Kewl...ja, think the math thing should work!

I'll post the Gauss method I intended using maybe tomorrow (it's not on this computer that I'm using now!) And I shall try out your way!

Thanks a lot!!

[Shahil]

Hey! This is what I got using row reduction.
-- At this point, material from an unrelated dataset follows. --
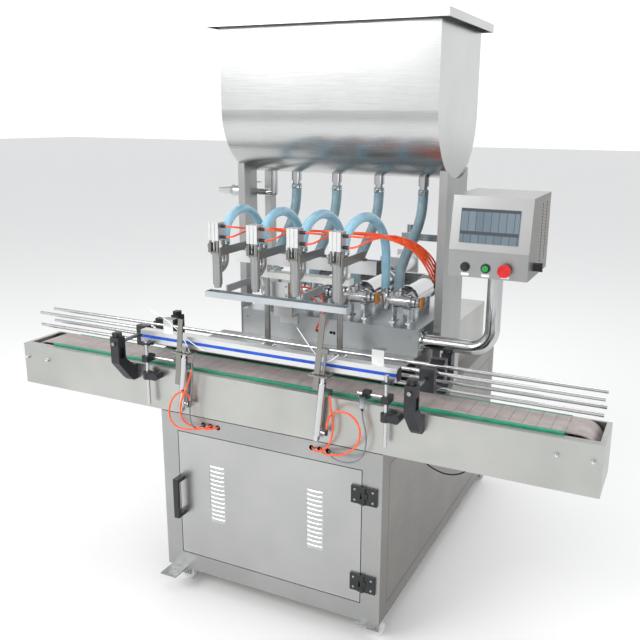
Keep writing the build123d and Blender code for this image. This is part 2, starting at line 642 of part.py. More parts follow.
# ---- metering units -----------------------------------------------------------------------------
def valve_body(cx):
    body = round_bar((cx - 30, VALVE_Y, VALVE_Z), (cx + 26, VALVE_Y, VALVE_Z), 23)
    body += round_bar((cx - 12, VALVE_Y, VALVE_Z), (cx - 12, VALVE_Y, VALVE_Z + 34), 18)
    body += round_bar((cx, VALVE_Y, VALVE_Z), (cx, CYLINDER_Y[0], VALVE_Z), 20)
    body += round_bar((cx - 12, VALVE_Y, VALVE_Z + 34), (cx - 12, VALVE_Y, VALVE_Z + 52), 13.7)
    body -= round_bar((cx - 26, VALVE_Y, VALVE_Z), (cx + 30, VALVE_Y, VALVE_Z), 15 + FIT)
    return body - round_bar((cx - 12, VALVE_Y, VALVE_Z + 8), (cx - 12, VALVE_Y, VALVE_Z + 60), 11)


def spindle(cx):
    """The rotary plug with its shaft, drive collar and index disc."""
    plug = round_bar((cx - 24, VALVE_Y, VALVE_Z), (cx + 25, VALVE_Y, VALVE_Z), 15)
    plug += round_bar((cx + 25, VALVE_Y, VALVE_Z), (cx + 80, VALVE_Y, VALVE_Z), 6)
    plug += round_bar((cx + 58, VALVE_Y, VALVE_Z), (cx + 66, VALVE_Y, VALVE_Z), 17)
    disc = round_bar((cx + 72, VALVE_Y, VALVE_Z), (cx + 76, VALVE_Y, VALVE_Z), 22)
    disc -= block((cx + 70, cx + 78), (VALVE_Y + 12, VALVE_Y + 30), (VALVE_Z - 5, VALVE_Z + 5))
    return plug + disc


def valve_flange(cx):
    flange = round_bar((cx + 27, VALVE_Y, VALVE_Z), (cx + 40, VALVE_Y, VALVE_Z), 29)
    flange += round_bar((cx + 40, VALVE_Y, VALVE_Z), (cx + 52, VALVE_Y, VALVE_Z), 20)
    flange += block((cx + 29, cx + 38), (VALVE_Y - 38, VALVE_Y - 20), (VALVE_Z - 6, VALVE_Z + 6))
    return flange - round_bar((cx + 26, VALVE_Y, VALVE_Z), (cx + 54, VALVE_Y, VALVE_Z), 6 + FIT)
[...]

I THINK it works (well it worked so far at least!)Take a look. method.

#include <stdio.h>
#include <stdlib.h>
#include <math.h>

int main()
{
int i, j,dummy,m, n,k;
double sum, dum;


printf("\n enter no. of unknowns \n");
scanf("\n%d",&n);

double A[n][n+1];
double B[n];
int Row[n];

for (i = 1; i <= n; i++)
{
for (j = 1; j <= n+1; j++)
{
printf("\nA[%d][%d] = ",i, j);
scanf("%lf", &A[i - 1][j - 1]);
}
}


/* pivots */

for (k = 1; k <= n; k++) Row[k-1] = k-1;


for (i = 1; i <= n - 1; i++)
{
for (j = i + 1; j <= n; j++)
{
if ( fabs(A[Row[j-1]][i-1]) > fabs(A[Row[i-1]][i-1]) )
{
dummy = Row[i-1];
Row[i-1] = Row[j-1];
Row[j-1] = dummy;
}
}
for (j = i + 1; j <= n ; j++)
{
dum = A[Row[j-1]][i-1]/A[Row[i-1]][i-1];
for (m = i + 1; m <= n + 1; m++)
{
A[Row[j-1]][m-1] -= dum*A[Row[i-1]][m-1];
}
}
}


/* back subst*/

B[n-1] = A[Row[n-1]][n] / A[Row[n-1]][n-1];
for (j = n - 1; j >= 1; j--)
{
sum = 0;
for (m = j + 1; m <= n; m++)
{
sum += A[Row[j-1]][m-1] * B[m-1];
}
B[j-1] = (A[Row[j-1]][n] - sum) / A[Row[j-1]][j-1];
}




/* output */

for (i = 1; i <= n; i++)
{
for (j = 1; j <= n + 1 ; j++)
{
printf("%12.4f", A[i-1][j-1]);
}
printf("\n");
}

for (j = 1; j <= n; j++)
{
printf("Unknown#%d = %6.2f\n", j, B[j-1]);
}

}

It is a bit long and involved so I would like to know the Cramer's Rule method!